Last Friday we took a trip to a decimated field in the Czech Republic, to see where the town of Lidice once stood a over half a century ago. You see during the second World War there was a group of seven military trained Czech special ops who decided to assassinate a top Nazi leader, Reinhard Heydrich. Needless to say they succeeded so in retaliation (on top of cold bloodedly murdering the seven nationalists) the Nazis decided to total a town. Meaning they picked a random Czech village and burnt it down, all of it (they even destroyed any trees or wildlife in the area). They rounded up all the men and executed them swiftly in the middle of the village as they watched their homes burn down. They shipped all the woman to concentration camps, where the majority of them died. And last but not least the Nazis took the children to the middle of nowhere to wait out the pre mentioned events, refusing to feed or clothe them. About 8 of them were quickly adopted by German Nazi families and the other 80 of them were taken on a train cart where they were gassed to death, totaling in no more than 15 minutes. You know those stories about Roanoke, it was like that only it was calculated and there was no evidence left behind. It is believed that no one in the town was involved in the war effort.The Nazis accomplished their goal, no one was going to fight back.

As we walked through the once bustling town all it reminded me of was a battlefield, like a war gone wrong. It looked like the perfect memorial site for some kind of human sacrifice, there were almost no trees, wide open spaces, with a monumental cross wrapped in thorns grounded in the middle. The site screamed loss.

Among the newly planted trees there were lifelike statues of the 80 children who had perished. A group of highschoolers stood in front of the statues wearing flags. Each kid had a flag from their nation, there were Colombian flags, American, Italian, Brazilian, and French, it was a real international mix. I realized, as I watched the flagged kids, that 70 years ago this landmark was just a town, in fact we were probably standing in someone’s living room or front yard where a kid used to play with his favorite toy, there were no South Americans coming to visit, no memorials or flowers left in a bundle on the ground…it was just a town, there was nothing to see.

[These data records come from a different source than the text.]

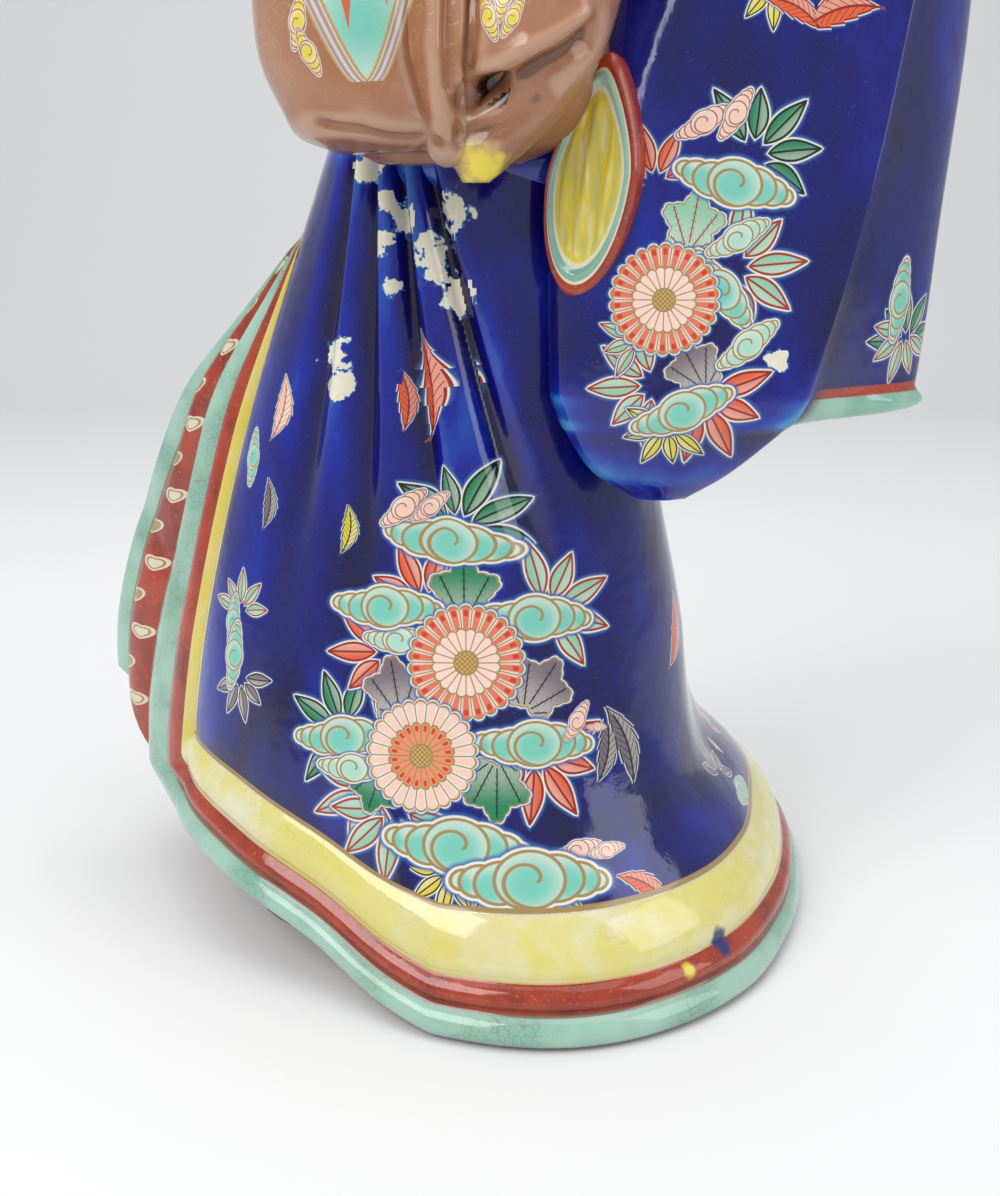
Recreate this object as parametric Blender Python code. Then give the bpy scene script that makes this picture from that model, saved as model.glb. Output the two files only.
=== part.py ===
# Glazed porcelain lady in layered robes, one fired piece standing on the flat underside of her robe.
# Run with: blender --background --python part.py
# Metres, +Z up. Her chest faces -Y and her left hand is towards +X. The origin is on the underside,
# in the middle of the figure's bounding box.

import math

import bpy
import bmesh
from mathutils import Matrix, Vector
from mathutils.geometry import interpolate_bezier

# Driving sizes. Every form is a free one, given in PART: 1/34 of her height, a centimetre at real size.
# Forms are laid out as seen from her left front, x to the right and y away, and turned at the end.
FIGURE_HEIGHT = 0.340
PART = FIGURE_HEIGHT / 34
CHEST_TURN = 25  # degrees from straight at the viewer to the way her chest faces

# Robe: radii about the waist line, by direction in degrees (0 right, 90 away, 270 near) and height.
ROBE_HEIGHTS = [0.0, 1.3, 2.6, 4.2, 7.6, 12.5, 18.5]
ROBE_RADII = {
    0: [7.5, 7.35, 6.5, 5.1, 4.45, 3.55, 3.7],
    30: [8.7, 8.4, 7.6, 6.0, 4.5, 3.65, 3.65],
    55: [10.0, 9.7, 8.8, 7.0, 4.8, 3.9, 3.6],
    85: [11.2, 10.9, 10.0, 8.1, 5.4, 4.3, 3.6],
    115: [10.6, 10.4, 9.7, 8.2, 5.8, 4.5, 3.5],
    140: [9.0, 8.9, 8.6, 7.8, 6.2, 4.8, 3.4],
    163: [8.4, 8.4, 8.3, 8.0, 7.1, 5.4, 3.5],
    188: [7.85, 7.85, 7.8, 7.7, 7.15, 5.85, 3.75],
    210: [7.0, 7.0, 6.95, 6.75, 6.05, 5.15, 3.85],
    235: [6.35, 6.3, 6.2, 5.95, 5.2, 4.5, 3.75],
    260: [7.0, 6.8, 6.3, 5.6, 4.75, 4.2, 3.75],
    285: [7.5, 7.25, 6.5, 5.45, 4.55, 4.0, 3.7],
    315: [7.45, 7.2, 6.5, 5.3, 4.45, 3.8, 3.65],
    335: [7.25, 7.1, 6.4, 5.15, 4.45, 3.6, 3.7],
}
ROBE_TOP = 18.5
HEM_GREEN = 0.7  # height of the pale lowest layer at the hem
HEM_RED = 0.6
HEM_YELLOW = 1.25
HEM_STEP = 0.2  # each layer stands this far outside the one above it
GROOVE = 0.12

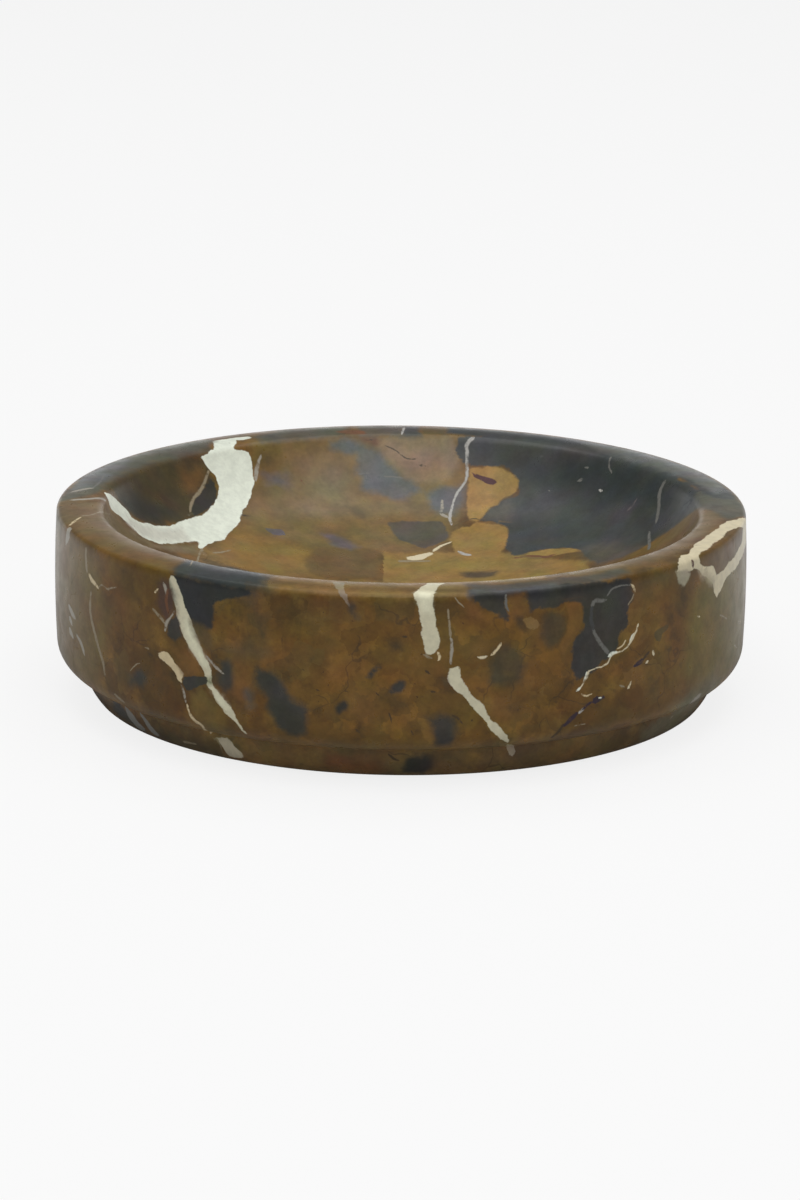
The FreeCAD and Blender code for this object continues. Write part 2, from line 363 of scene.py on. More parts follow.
def make_world():
    world = bpy.data.worlds.new("tent")
    bpy.context.scene.world = world
    world.use_nodes = True
    tree = world.node_tree
    tree.nodes.clear()
    across, along, height = parts(tree, add_node(tree, "TexCoord", {}).outputs["Generated"])
    dimmed = maths(tree, "MULTIPLY", slope(tree, along, TENT_Y), slope(tree, height, TENT_Z))
    level = slope(tree, dimmed, (0, 1), TENT_LEVEL, TENT_BACK_LEVEL)
    strip = slope(tree, across, STRIP_X, STRIP_LEFT, STRIP_RIGHT)
    strip = maths(tree, "MULTIPLY", slope(tree, height, STRIP_Z), strip)
    strip = maths(tree, "MULTIPLY", strip, slope(tree, along, STRIP_Y))
    strength = slope(tree, strip, (0, 1), level, HORIZON_LEVEL)
    tent = add_node(tree, "Background", {"Color": as_colour(PURE_WHITE), "Strength": strength})
    white = add_node(tree, "Background", {"Color": as_colour(PURE_WHITE), "Strength": BACKDROP_LEVEL})
    add_node(tree, "OutputWorld", {"Surface": for_camera(tree, tent.outputs[0], white.outputs[0])})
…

In fact most of the cornerstones in Eastern Europe, the must go places, were nothing 70 years ago. For such a large land area, filled with so many diverse people a lot of what we see did not exist until the modern era. Now I have been to France, where I felt the nationalistic sites I went exuded pride and history, and they are very much living in a past as well (only one filled in decadence and innovation) but in Eastern and Central Europe the past is recent, almost too fresh. Prague is a city that in the pictures looks like a medieval city preserved but that is not the atmosphere here. When I walk down the street and see former communist compounds, now private housing or feel the angst built up among the people, Prague becomes (to me anyway) a city engulfed by last 70 years. Yes tourism is picking up and do not get me wrong old town Prague is the embodiment of every fairytale you read as a child, but there is a definite dark you feel watching the orderly and somber Czech people as you wander the city alone. Granted communism only ended in the region 20 years ago.

Growing up in America you always feel like any history your country has acquired counts for nothing compared to the hundreds of Kings England has had, or the ruins collecting dust on the Italian countryside. Nothing we have done can ever catch up with what accesible history or countless acomplishments Europeans can count on one hand but this trip has made me realize that Prague has really changed in the last 20 years and for as much history as they have these reborn countries, like the Czech Republic, have just as much growing as we do. Like America revolted from England the Czech Republic had to lift the vail from communist Russia,and reshape themselves. They have a journey to independence and autonomy that every new country must experience.